Set task ▸ Below is a block of data; give all of it again word for word.

Given data ▸
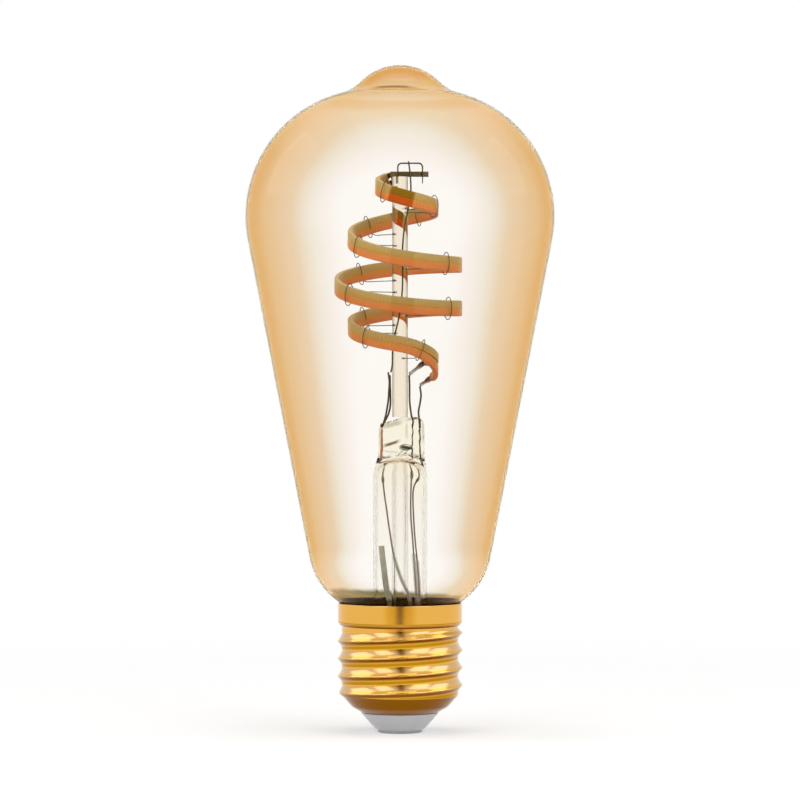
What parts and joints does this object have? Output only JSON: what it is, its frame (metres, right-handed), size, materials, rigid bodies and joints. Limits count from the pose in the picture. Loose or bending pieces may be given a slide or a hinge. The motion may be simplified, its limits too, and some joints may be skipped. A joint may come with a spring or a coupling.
{
  "type": "smart light bulb",
  "caption": "Teardrop glass lamp with twin flexible filaments wound as one spiral round a glass rod, a screw cap, and a driver with a radio inside the cap.",
  "frame": {"origin": "centre of the bottom face of the centre contact", "axes": "+Z along the lamp's axis from the cap to the tip of the glass, -Y towards the front, where the climbing lead runs"},
  "size_m": [0.064, 0.064, 0.138],
  "materials": {
    "bulb_glass": "clear blown glass with a thin gold coating, strongest at the rim",
    "mount_glass": "clear glass, fire polished",
    "nickel_wire": "dull nickel, drawn",
    "cool_phosphor": "translucent silicone with pale yellow phosphor",
    "warm_phosphor": "translucent silicone with orange phosphor",
    "tab_metal": "plated steel strip",
    "seal_wire": "copper-clad wire, oxidised red",
    "lead_wire": "tinned copper wire",
    "lead_sleeve": "pale sleeve",
    "antenna_sleeve": "grey-green flat sleeve",
    "cap_brass": "rolled sheet brass, polished",
    "cap_insulator": "pale grey, vitrified",
    "contact_metal": "tinned brass, slightly worn",
    "cement": "dark basing cement, grainy",
    "board_green": "glass-fibre board with solder mask",
    "film_yellow": "thin insulating film",
    "chip_black": "moulded black epoxy",
    "ferrite_black": "ferrite drum with enamelled winding",
    "capacitor_can": "shrink sleeve over an aluminium can",
    "resistor_body": "glazed resistor body",
    "radio_blue": "thin board with dark blue solder mask",
    "shield_tin": "tinned sheet",
    "chip_tan": "fired ceramic chips with tinned ends",
    "live_insulation": "red wire insulation",
    "neutral_insulation": "blue wire insulation"
  },
  "bodies": {
    "root": {"envelope": "bulb_glass", "stem_flare": "mount_glass", "exhaust_tube": "mount_glass", "centre_post": "mount_glass", "support_hook_1": "nickel_wire", "support_hook_2": "nickel_wire", "support_hook_3": "nickel_wire", "support_hook_4": "nickel_wire", "support_hook_5": "nickel_wire", "support_hook_6": "nickel_wire", "support_hook_7": "nickel_wire", "support_hook_8": "nickel_wire", "support_hook_9": "nickel_wire", "support_hook_10": "nickel_wire", "support_hook_11": "nickel_wire", "support_hook_12": "nickel_wire", "top_bracket": "nickel_wire", "common_bar": "nickel_wire", "cool_filament": "cool_phosphor", "warm_filament": "warm_phosphor", "cool_start_tab": "tab_metal", "warm_start_tab": "tab_metal", "cool_end_tab": "tab_metal", "warm_end_tab": "tab_metal", "common_lead": "nickel_wire", "common_inner_lead": "nickel_wire", "cool_inner_lead": "nickel_wire", "warm_inner_lead": "nickel_wire", "common_seal_wire": "seal_wire", "cool_seal_wire": "seal_wire", "warm_seal_wire": "seal_wire", "common_outer_lead": "lead_wire", "cool_outer_lead": "lead_wire", "warm_outer_lead": "lead_wire", "common_sleeve": "lead_sleeve", "cool_sleeve": "lead_sleeve", "warm_sleeve": "lead_sleeve", "antenna": "antenna_sleeve", "screw_shell": "cap_brass", "cap_insulator": "cap_insulator", "centre_contact": "contact_metal", "basing_cement": "cement", "driver_board": "board_green", "driver_sleeve": "film_yellow", "bridge_rectifier": "chip_black", "buck_inductor": "ferrite_black", "storage_capacitor": "capacitor_can", "driver_chip": "chip_black", "channel_transistors": "chip_black", "radio_board": "radio_blue", "radio_shield": "shield_tin", "fuse_resistor": "resistor_body", "chip_resistors": "chip_black", "chip_capacitors": "chip_tan", "live_wire": "live_insulation", "neutral_wire": "neutral_insulation"}
  },
  "joints": []
}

Solution for this exercise ▸
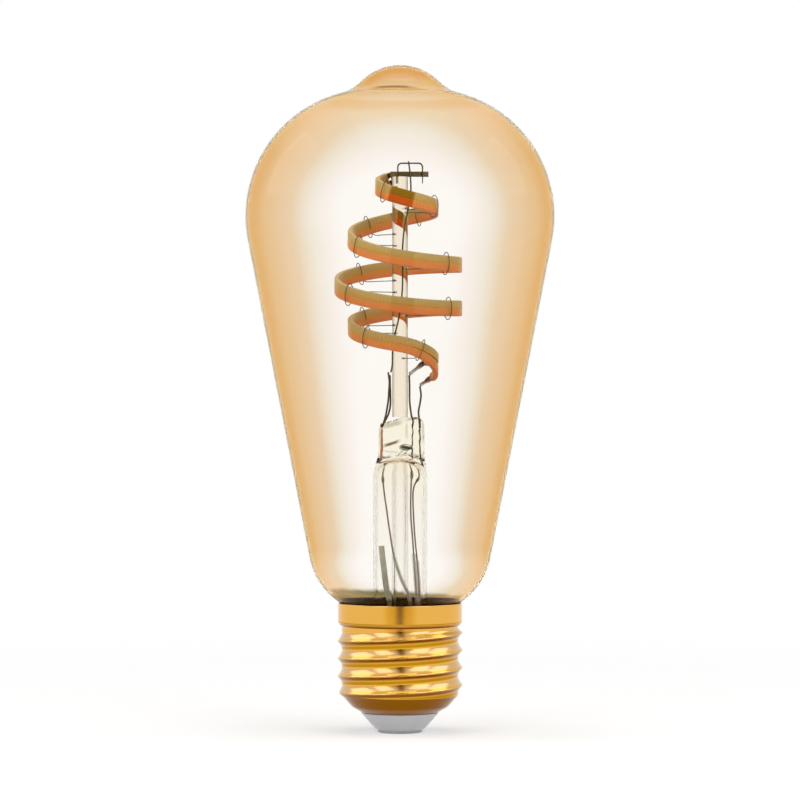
What parts and joints does this object have? Output only JSON: what it is, its frame (metres, right-handed), size, materials, rigid bodies and joints. Limits count from the pose in the picture. Loose or bending pieces may be given a slide or a hinge. The motion may be simplified, its limits too, and some joints may be skipped. A joint may come with a spring or a coupling.
{
  "type": "smart light bulb",
  "caption": "Teardrop glass lamp with twin flexible filaments wound as one spiral round a glass rod, a screw cap, and a driver with a radio inside the cap.",
  "frame": {"origin": "centre of the bottom face of the centre contact", "axes": "+Z along the lamp's axis from the cap to the tip of the glass, -Y towards the front, where the climbing lead runs"},
  "size_m": [0.064, 0.064, 0.138],
  "materials": {
    "bulb_glass": "clear blown glass with a thin gold coating, strongest at the rim",
    "mount_glass": "clear glass, fire polished",
    "nickel_wire": "dull nickel, drawn",
    "cool_phosphor": "translucent silicone with pale yellow phosphor",
    "warm_phosphor": "translucent silicone with orange phosphor",
    "tab_metal": "plated steel strip",
    "seal_wire": "copper-clad wire, oxidised red",
    "lead_wire": "tinned copper wire",
    "lead_sleeve": "pale sleeve",
    "antenna_sleeve": "grey-green flat sleeve",
    "cap_brass": "rolled sheet brass, polished",
    "cap_insulator": "pale grey, vitrified",
    "contact_metal": "tinned brass, slightly worn",
    "cement": "dark basing cement, grainy",
    "board_green": "glass-fibre board with solder mask",
    "film_yellow": "thin insulating film",
    "chip_black": "moulded black epoxy",
    "ferrite_black": "ferrite drum with enamelled winding",
    "capacitor_can": "shrink sleeve over an aluminium can",
    "resistor_body": "glazed resistor body",
    "radio_blue": "thin board with dark blue solder mask",
    "shield_tin": "tinned sheet",
    "chip_tan": "fired ceramic chips with tinned ends",
    "live_insulation": "red wire insulation",
    "neutral_insulation": "blue wire insulation"
  },
  "bodies": {
    "root": {"envelope": "bulb_glass", "stem_flare": "mount_glass", "exhaust_tube": "mount_glass", "centre_post": "mount_glass", "support_hook_1": "nickel_wire", "support_hook_2": "nickel_wire", "support_hook_3": "nickel_wire", "support_hook_4": "nickel_wire", "support_hook_5": "nickel_wire", "support_hook_6": "nickel_wire", "support_hook_7": "nickel_wire", "support_hook_8": "nickel_wire", "support_hook_9": "nickel_wire", "support_hook_10": "nickel_wire", "support_hook_11": "nickel_wire", "support_hook_12": "nickel_wire", "top_bracket": "nickel_wire", "common_bar": "nickel_wire", "cool_filament": "cool_phosphor", "warm_filament": "warm_phosphor", "cool_start_tab": "tab_metal", "warm_start_tab": "tab_metal", "cool_end_tab": "tab_metal", "warm_end_tab": "tab_metal", "common_lead": "nickel_wire", "common_inner_lead": "nickel_wire", "cool_inner_lead": "nickel_wire", "warm_inner_lead": "nickel_wire", "common_seal_wire": "seal_wire", "cool_seal_wire": "seal_wire", "warm_seal_wire": "seal_wire", "common_outer_lead": "lead_wire", "cool_outer_lead": "lead_wire", "warm_outer_lead": "lead_wire", "common_sleeve": "lead_sleeve", "cool_sleeve": "lead_sleeve", "warm_sleeve": "lead_sleeve", "antenna": "antenna_sleeve", "screw_shell": "cap_brass", "cap_insulator": "cap_insulator", "centre_contact": "contact_metal", "basing_cement": "cement", "driver_board": "board_green", "driver_sleeve": "film_yellow", "bridge_rectifier": "chip_black", "buck_inductor": "ferrite_black", "storage_capacitor": "capacitor_can", "driver_chip": "chip_black", "channel_transistors": "chip_black", "radio_board": "radio_blue", "radio_shield": "shield_tin", "fuse_resistor": "resistor_body", "chip_resistors": "chip_black", "chip_capacitors": "chip_tan", "live_wire": "live_insulation", "neutral_wire": "neutral_insulation"}
  },
  "joints": []
}